Restate word for word the lines of the data below, from the first through the one that has "const seamInset = 2.5;".

-- begin Information provided --

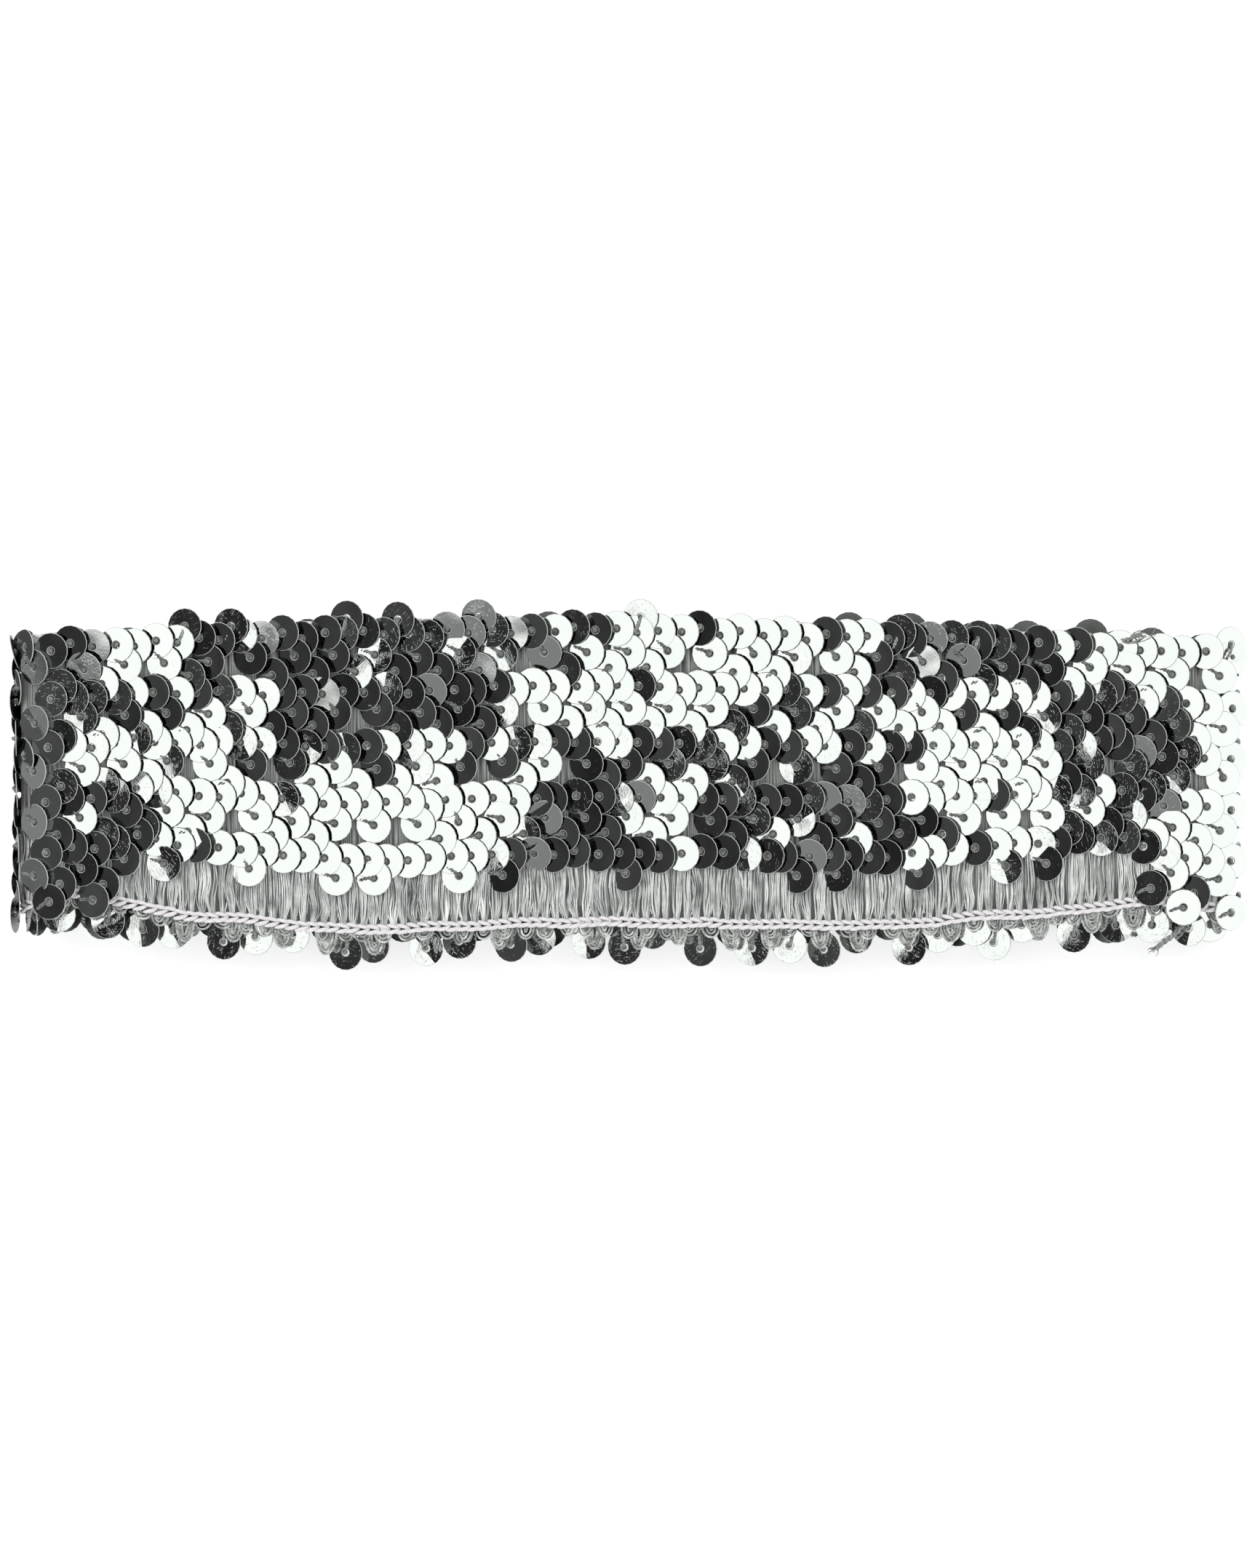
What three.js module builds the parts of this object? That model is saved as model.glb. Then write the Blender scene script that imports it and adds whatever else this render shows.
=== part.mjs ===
import * as THREE from "three";
import { LoftGeometry } from "three/addons/geometries/LoftGeometry.js";
import { mergeVertices } from "three/addons/utils/BufferGeometryUtils.js";

// A stretch sequin headband: one closed loop of knitted trim that lies on a table, doubled over. Millimetres, +Z up.
// X runs from fold to fold and Y across the trim. A place on the loop is given by its share of the way round:
// 0 at the right fold's tip, 0.25 in the middle of the lower layer, 0.5 at the left fold's tip and 0.75 in the
// middle of the upper layer.

// Driving dimensions.
const lyingLength = 174; // the knit, from fold to fold
const trimWidth = 44; // the knit with its two edge chains
const edgeWander = 4; // how far an edge can stray from half of that width
const knitWall = 1.3;
const foldGap = 7; // clear height inside a fold
const middleSag = 1.8; // how far the upper layer sinks between the folds
const fitGap = 0.3; // between pieces that are sewn to each other
const chainWidth = 1.4;
const chainProud = 0.1; // how far a chain stands past each face of the knit
const rowCount = 5;
const sequinDiameter = 5;
const sequinPitch = 3; // from sequin to sequin along a row
const topInset = 2.1; // from the upper edge down to the first row's holes
const topReach = 1.7; // how far the first row stands past the upper edge
const bareMargin = 4.8; // knit left bare between the last row and the lower edge
const shingleLow = 0.6; // a row's thickness where a sequin dips under its neighbour
const shingleHigh = 1.2; // and where it lies on top
const scallopDepth = 1;
const hangLength = 4.2; // how far the edge sequins hang past the lower chain
const hangThickness = 0.8;
const seamShare = 0.968; // where the loop's two ends are joined
const seamWidth = 3;
const seamThickness = 1;
const seamInset = 2.5; // from an edge of the trim to the end of the seam

// How the two edges stray from half the width and how far the edge sequins hang, as shares of edgeWander and
// of hangLength. The rows from 0.5 on are for the layer that shows from above.
const edgeTable = [
  { share: 0.0, upper: -0.85, lower: -0.4, hang: 0.45 },
  { share: 0.12, upper: -0.45, lower: -0.15, hang: 0.8 },
  { share: 0.25, upper: -0.3, lower: -0.05, hang: 0.9 },
  { share: 0.38, upper: -0.5, lower: -0.2, hang: 0.75 },
  { share: 0.5, upper: -0.65, lower: -0.4, hang: 0.4 },
  { share: 0.525, upper: -0.55, lower: -0.95, hang: 0.5 },
  { share: 0.58, upper: -0.35, lower: -0.1, hang: 0.7 },
  { share: 0.64, upper: -0.1, lower: 0.35, hang: 0.95 },
  { share: 0.73, upper: 0.0, lower: 0.1, hang: 1.0 },
  { share: 0.85, upper: -0.2, lower: 0.2, hang: 1.0 },
  { share: 0.91, upper: -0.5, lower: -0.2, hang: 0.75 },
  { share: 0.965, upper: -0.75, lower: -0.65, hang: 0.5 },
];

// How deep the upper layer lies along its way from the left fold to the right one, as a share of middleSag.
const sagTable = [
  { along: 0.0, sag: 0.0 },
  { along: 0.03, sag: 0.0 },
  { along: 0.13, sag: 0.4 },
  { along: 0.24, sag: 0.95 },
  { along: 0.35, sag: 0.7 },
  { along: 0.47, sag: 1.0 },
  { along: 0.58, sag: 0.75 },
  { along: 0.69, sag: 1.0 },
  { along: 0.8, sag: 0.7 },
  { along: 0.9, sag: 0.3 },
  { along: 0.97, sag: 0.0 },
  { along: 1.0, sag: 0.0 },
];

// One pair of sequins along a row: the thickness goes from shingleLow to shingleHigh as rise goes from 0 to 1,
// and dip is the share of the scallop's depth.
const pairTable = [
  { phase: 0.0, rise: 0, dip: 0 },
  { phase: 0.5, rise: 1, dip: 1 },
  { phase: 0.88, rise: 1, dip: 0.35 },
];
const shortStep = 0.2; // a step along a pair that needs no extra section in a fold
const rounding = 1e-6; // a phase this close to a row of the table is on it

const foldRadius = (foldGap + knitWall) / 2;
const straightHalf = lyingLength / 2 - foldRadius - knitWall / 2;
const rowFloor = knitWall / 2 + chainProud + fitGap;
const lowerLayerZ = rowFloor + shingleHigh;
const upperLayerZ = lowerLayerZ + 2 * foldRadius;

const loop = makeLoop();
const pairCount = Math.round(loop.getLength() / (2 * sequinPitch));
const fineShares = stationShares(true);
const coarseShares = stationShares(false);

const materials = {
  floss: new THREE.MeshStandardMaterial({ color: 0x9ea39e, roughness: 0.75, metalness: 0 }),
  chain: new THREE.MeshStandardMaterial({ color: 0xe1dcde, roughness: 0.7, metalness: 0 }),
  film: new THREE.MeshStandardMaterial({ color: 0xdfe8e2, roughness: 0.12, metalness: 1 }),
};

// The middle of the knit's wall, drawn with the path's y as the height. It starts at the right fold's tip and
// runs under, back to the left and over the top.
function makeLoop() {
  const path = new THREE.Path();
  path.moveTo(straightHalf + foldRadius, lowerLayerZ + foldRadius);
  path.absarc(straightHalf, lowerLayerZ + foldRadius, foldRadius, 0, -Math.PI / 2, true);
  path.lineTo(-straightHalf, lowerLayerZ);
  path.absarc(-straightHalf, lowerLayerZ + foldRadius, foldRadius, -Math.PI / 2, Math.PI / 2, true);
  const upper = sagTable.map(
    ({ along, sag }) => new THREE.Vector2((2 * along - 1) * straightHalf, upperLayerZ - sag * middleSag),
  );
  path.splineThru(upper.slice(1));
  path.absarc(straightHalf, lowerLayerZ + foldRadius, foldRadius, Math.PI / 2, 0, true);
  return path;
}

// The place on the loop with its directions along the loop and out of it.
function frameAt(share) {
  const point = loop.getPoint(share);
  const tangent = loop.getTangent(share);
  return {
    point: new THREE.Vector3(point.x, 0, point.y),
    along: new THREE.Vector3(tangent.x, 0, tangent.y),
    out: new THREE.Vector3(-tangent.y, 0, tangent.x),
  };
}

function isInFold(share) {
  return Math.abs(loop.getPoint(share % 1).x) > straightHalf;
}

// The places where sections stand. Every piece has the same ones in the folds, so that their facets stay
// parallel there; on the flat stretches a coarse piece has one for each pair of sequins.
function stationShares(isFine) {
  const shares = [];
  for (let pair = 0; pair < pairCount; pair += 1) {
    pairTable.forEach(({ phase }, step) => {
      const nextPhase = step + 1 < pairTable.length ? pairTable[step + 1].phase : 1;
      const here = (pair + phase) / pairCount;
      const next = (pair + nextPhase) / pairCount;
      const bends = isInFold(here) || isInFold(next);
      if (isFine || bends || step === 0) shares.push(here);
      if (bends && nextPhase - phase > shortStep) shares.push((here + next) / 2);
    });
  }
  return shares;
}

// A column of the edge table at a place on the loop, eased between its rows.
function readEdges(column, share) {
  const after = edgeTable.findIndex((row) => row.share > share);
  const next = after < 0 ? { ...edgeTable[0], share: 1 } : edgeTable[after];
  const last = after < 0 ? edgeTable[edgeTable.length - 1] : edgeTable[after - 1];
  const ease = THREE.MathUtils.smoothstep(share, last.share, next.share);
  return THREE.MathUtils.lerp(last[column], next[column], ease);
}

// A column of the pair table at a place on the loop, with straight lines between its rows.
function readPair(column, share) {
  const phase = (share * pairCount) % 1;
  const step = pairTable.findLastIndex((row) => row.phase <= phase + rounding);
  const last = pairTable[step];
  const next = step + 1 < pairTable.length ? pairTable[step + 1] : { ...pairTable[0], phase: 1 };
  return THREE.MathUtils.mapLinear(phase, last.phase, next.phase, last[column], next[column]);
}

function upperEdge(share) {
  return trimWidth / 2 + edgeWander * readEdges("upper", share);
}

function lowerEdge(share) {
  return -trimWidth / 2 - edgeWander * readEdges("lower", share);
}

// The height across the trim of a row's line of holes, counted from 0 at the upper edge.
function rowLine(row, share) {
  const first = upperEdge(share) - topInset;
  const last = lowerEdge(share) + bareMargin + sequinDiameter;
  return first + (row * (last - first)) / (rowCount - 1);
}

// A closed ring with a section at each share. sectionAt gives the section's corners as pairs: the place across
// the trim and the height out of the middle of the knit, counterclockwise.
function ringGeometry(shares, sectionAt) {
  const sections = shares.map((share) => {
    const { point, out } = frameAt(share);
    return sectionAt(share).map(([across, height]) =>
      new THREE.Vector3(0, across, 0).add(point).addScaledVector(out, height),
    );
  });
  const loft = new LoftGeometry([...sections, sections[0]]);
  const ring = new THREE.BufferGeometry();
  ring.setAttribute("position", loft.getAttribute("position"));
  ring.setIndex(loft.getIndex());
  return mergeVertices(ring);
}

function boxSection(low, high, inner, outer) {
  return [
    [low, inner],
    [high, inner],
    [high, outer],
    [low, outer],
  ];
}

// A rounded strand's section, six-sided.
function strandSection(low, high, halfHeight) {
  const middle = (low + high) / 2;
  const flat = (high - low) / 4;
  return [
    [middle - flat, -halfHeight],
    [middle + flat, -halfHeight],
    [high, 0],
    [middle + flat, halfHeight],
    [middle - flat, halfHeight],
    [low, 0],
  ];
}

function addPiece(name, geometry, material) {
  const mesh = new THREE.Mesh(geometry, material.clone());
  mesh.name = name;
  headband.add(mesh);
  return mesh;
}

function addKnitBand() {
  const edgeRoom = chainWidth + fitGap;
  const geometry = ringGeometry(coarseShares, (share) =>
    boxSection(lowerEdge(share) + edgeRoom, upperEdge(share) - edgeRoom, -knitWall / 2, knitWall / 2),
  );
  addPiece("knit_band", geometry, materials.floss);
}

function addEdgeChains() {
  const halfHeight = knitWall / 2 + chainProud;
  const upper = ringGeometry(coarseShares, (share) =>
    strandSection(upperEdge(share) - chainWidth, upperEdge(share), halfHeight),
  );
  const lower = ringGeometry(coarseShares, (share) =>
    strandSection(lowerEdge(share), lowerEdge(share) + chainWidth, halfHeight),
  );
  addPiece("upper_edge_chain", upper, materials.chain);
  addPiece("lower_edge_chain", lower, materials.chain);
}

// The border above a row follows the scallops of the row over it, so the two never meet.
function rowTop(row, share) {
  const scallop = scallopDepth * readPair("dip", share);
  if (row === 0) return upperEdge(share) + topReach - scallopDepth + scallop;
  return rowLine(row, share) + sequinDiameter / 2 - scallop;
}

function rowBottom(row, share) {
  if (row < rowCount - 1) return rowTop(row + 1, share) + fitGap;
  const shortened = (sequinDiameter / 2) * (1 - readPair("dip", share));
  return lowerEdge(share) + bareMargin + shortened;
}

function addSequinRows() {
  for (let row = 0; row < rowCount; row += 1) {
    const geometry = ringGeometry(fineShares, (share) => {
      const thickness = THREE.MathUtils.lerp(shingleLow, shingleHigh, readPair("rise", share));
      return boxSection(rowBottom(row, share), rowTop(row, share), rowFloor, rowFloor + thickness);
    });
    addPiece(`sequin_row_${row + 1}`, geometry, materials.film);
  }
}

function addEdgeSequins() {
  const geometry = ringGeometry(fineShares, (share) => {
    const top = lowerEdge(share) - fitGap;
    const reach = hangLength * readEdges("hang", share);
    const scallop = scallopDepth * (1 - readPair("dip", share));
    return boxSection(top - reach + scallop, top, 0, hangThickness);
  });
  addPiece("edge_sequins", geometry, materials.film);
}

// The joined ends make a flat rounded ridge across the inner side of the upper layer.
function addJoinSeam() {
  const { point, along, out } = frameAt(seamShare);
  const round = seamThickness / 2;
  const outline = new THREE.Shape();
  outline.absarc(seamWidth / 2 - round, 0, round, -Math.PI / 2, Math.PI / 2, false);
  outline.absarc(round - seamWidth / 2, 0, round, Math.PI / 2, (3 * Math.PI) / 2, false);
  const start = upperEdge(seamShare) - seamInset;
  const end = lowerEdge(seamShare) + seamInset;
  const geometry = new THREE.ExtrudeGeometry(outline, {
    depth: start - end,
    bevelEnabled: false,
    curveSegments: 4,
  });
  const seam = addPiece("join_seam", geometry, materials.floss);
  const backwards = new THREE.Vector3(0, -1, 0);
  seam.quaternion.setFromRotationMatrix(new THREE.Matrix4().makeBasis(along, out, backwards));
  seam.position.copy(point).addScaledVector(out, -(rowFloor + round));
  seam.position.y = start;
}

const headband = new THREE.Group();
addKnitBand();
addEdgeChains();
addSequinRows();
addEdgeSequins();
addJoinSeam();

// The origin is under the middle of the whole loop, on the table.
headband.updateMatrixWorld(true);
const box = new THREE.Box3().setFromObject(headband, true);
const middle = box.getCenter(new THREE.Vector3());
headband.position.set(-middle.x, -middle.y, -box.min.z);

export default headband;
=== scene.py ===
import math

import bpy
import numpy as np
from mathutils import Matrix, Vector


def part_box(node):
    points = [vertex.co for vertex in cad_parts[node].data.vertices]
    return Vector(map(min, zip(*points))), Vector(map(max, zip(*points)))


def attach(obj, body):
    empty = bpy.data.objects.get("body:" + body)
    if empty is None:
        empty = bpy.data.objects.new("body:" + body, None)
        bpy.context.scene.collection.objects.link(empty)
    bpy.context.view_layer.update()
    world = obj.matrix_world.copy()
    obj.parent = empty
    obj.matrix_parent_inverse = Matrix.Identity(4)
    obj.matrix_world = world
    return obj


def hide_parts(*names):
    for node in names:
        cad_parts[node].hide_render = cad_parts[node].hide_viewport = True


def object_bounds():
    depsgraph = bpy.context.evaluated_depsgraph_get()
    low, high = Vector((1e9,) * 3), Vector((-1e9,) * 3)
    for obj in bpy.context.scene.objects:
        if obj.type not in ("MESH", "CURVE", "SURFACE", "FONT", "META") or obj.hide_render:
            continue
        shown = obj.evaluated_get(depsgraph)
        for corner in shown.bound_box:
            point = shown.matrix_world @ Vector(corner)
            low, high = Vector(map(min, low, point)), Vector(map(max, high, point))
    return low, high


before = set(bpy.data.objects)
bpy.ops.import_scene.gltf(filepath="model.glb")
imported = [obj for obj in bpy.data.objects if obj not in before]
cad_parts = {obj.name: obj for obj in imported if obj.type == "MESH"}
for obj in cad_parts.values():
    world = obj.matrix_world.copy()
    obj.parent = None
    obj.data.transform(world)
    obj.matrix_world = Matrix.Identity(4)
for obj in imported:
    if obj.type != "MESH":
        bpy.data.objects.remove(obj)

# A stretch sequin headband lying doubled over, seen from straight above. Lengths are millimetres until a mesh
# is made. A place on the loop is its share of the way round: 0 at the right fold's tip, 0.25 in the middle of
# the lower layer, 0.5 at the left fold's tip and 0.75 in the middle of the upper layer. A place on the trim
# is then how far across it and how far out of the knit's middle.
cad_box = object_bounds()
MM = 0.001

# Sizes of the solids, as they are built.
LYING_LENGTH = 174
TRIM_WIDTH = 44
EDGE_WANDER = 4
KNIT_WALL = 1.3
FOLD_GAP = 7
MIDDLE_SAG = 1.8
FIT_GAP = 0.3
CHAIN_WIDTH = 1.4
CHAIN_PROUD = 0.1
ROW_COUNT = 5
SEQUIN_DIAMETER = 5
SEQUIN_PITCH = 3
TOP_INSET = 2.1
BARE_MARGIN = 4.8
SHINGLE_HIGH = 1.2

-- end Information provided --

_Reply_
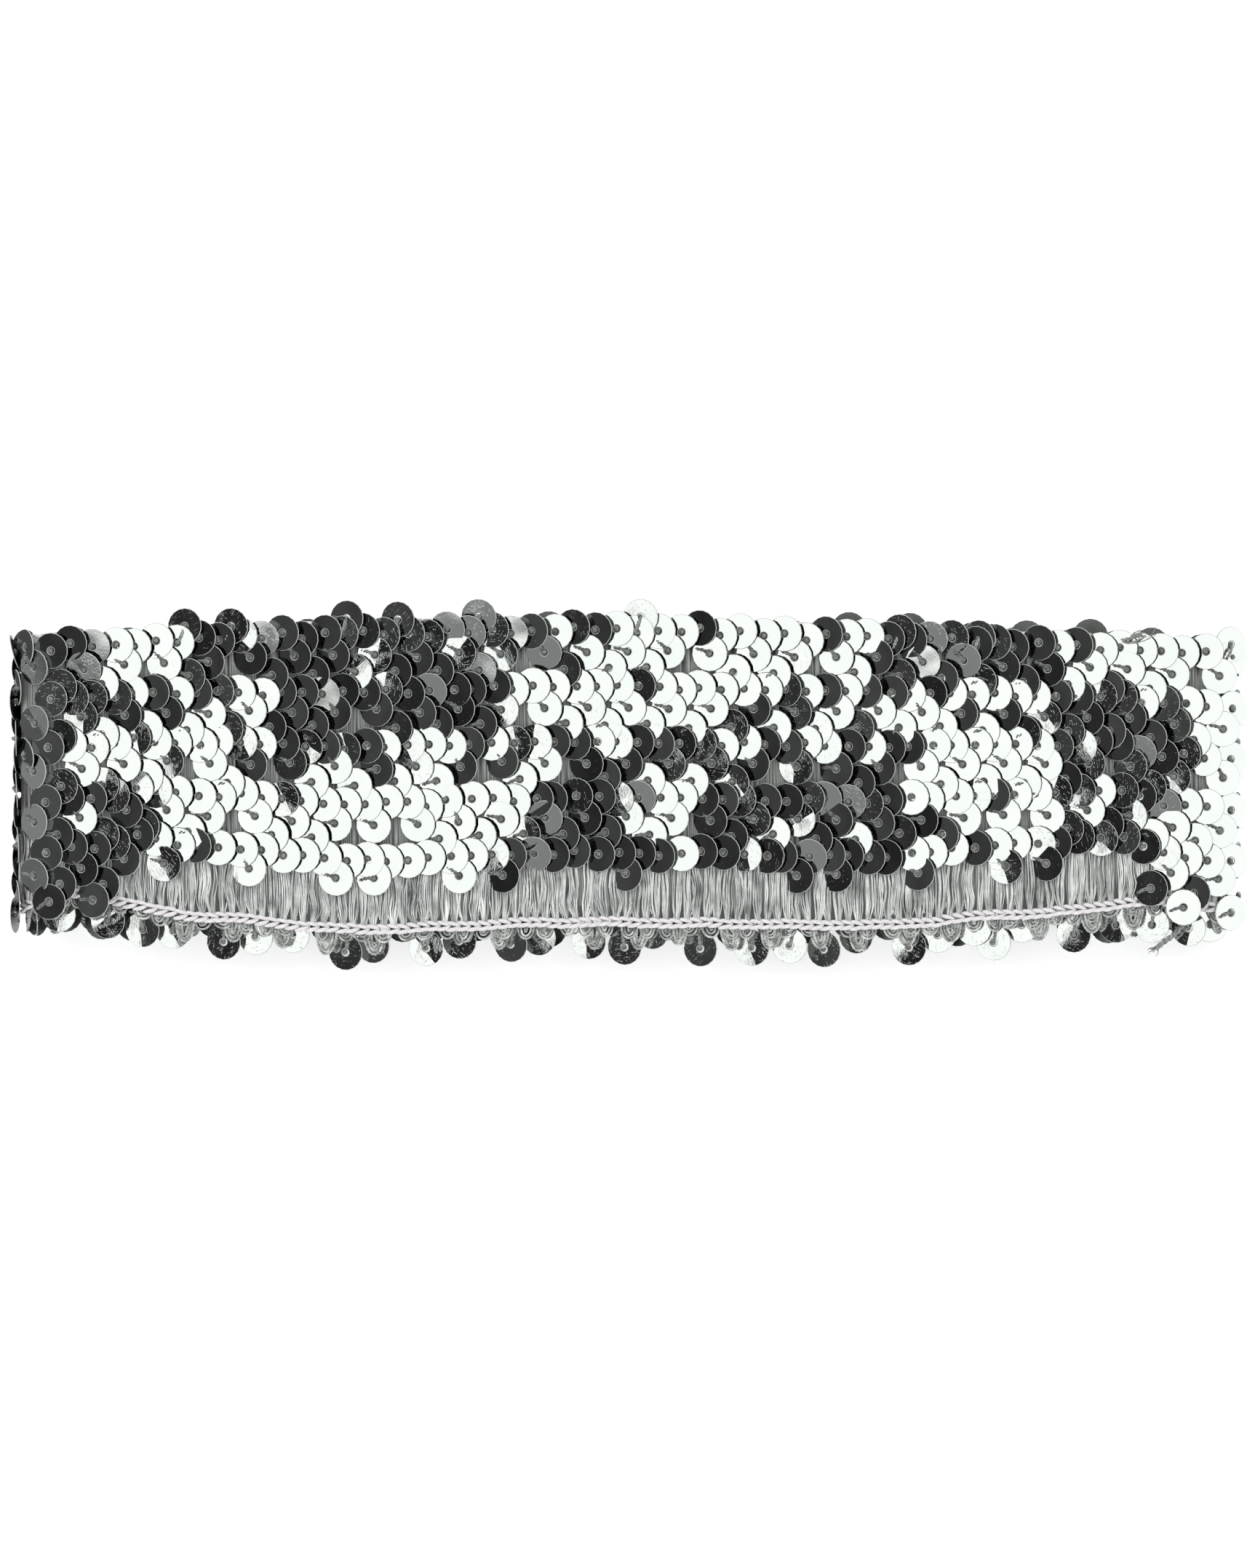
What three.js module builds the parts of this object? That model is saved as model.glb. Then write the Blender scene script that imports it and adds whatever else this render shows.
=== part.mjs ===
import * as THREE from "three";
import { LoftGeometry } from "three/addons/geometries/LoftGeometry.js";
import { mergeVertices } from "three/addons/utils/BufferGeometryUtils.js";

// A stretch sequin headband: one closed loop of knitted trim that lies on a table, doubled over. Millimetres, +Z up.
// X runs from fold to fold and Y across the trim. A place on the loop is given by its share of the way round:
// 0 at the right fold's tip, 0.25 in the middle of the lower layer, 0.5 at the left fold's tip and 0.75 in the
// middle of the upper layer.

// Driving dimensions.
const lyingLength = 174; // the knit, from fold to fold
const trimWidth = 44; // the knit with its two edge chains
const edgeWander = 4; // how far an edge can stray from half of that width
const knitWall = 1.3;
const foldGap = 7; // clear height inside a fold
const middleSag = 1.8; // how far the upper layer sinks between the folds
const fitGap = 0.3; // between pieces that are sewn to each other
const chainWidth = 1.4;
const chainProud = 0.1; // how far a chain stands past each face of the knit
const rowCount = 5;
const sequinDiameter = 5;
const sequinPitch = 3; // from sequin to sequin along a row
const topInset = 2.1; // from the upper edge down to the first row's holes
const topReach = 1.7; // how far the first row stands past the upper edge
const bareMargin = 4.8; // knit left bare between the last row and the lower edge
const shingleLow = 0.6; // a row's thickness where a sequin dips under its neighbour
const shingleHigh = 1.2; // and where it lies on top
const scallopDepth = 1;
const hangLength = 4.2; // how far the edge sequins hang past the lower chain
const hangThickness = 0.8;
const seamShare = 0.968; // where the loop's two ends are joined
const seamWidth = 3;
const seamThickness = 1;
const seamInset = 2.5; // from an edge of the trim to the end of the seam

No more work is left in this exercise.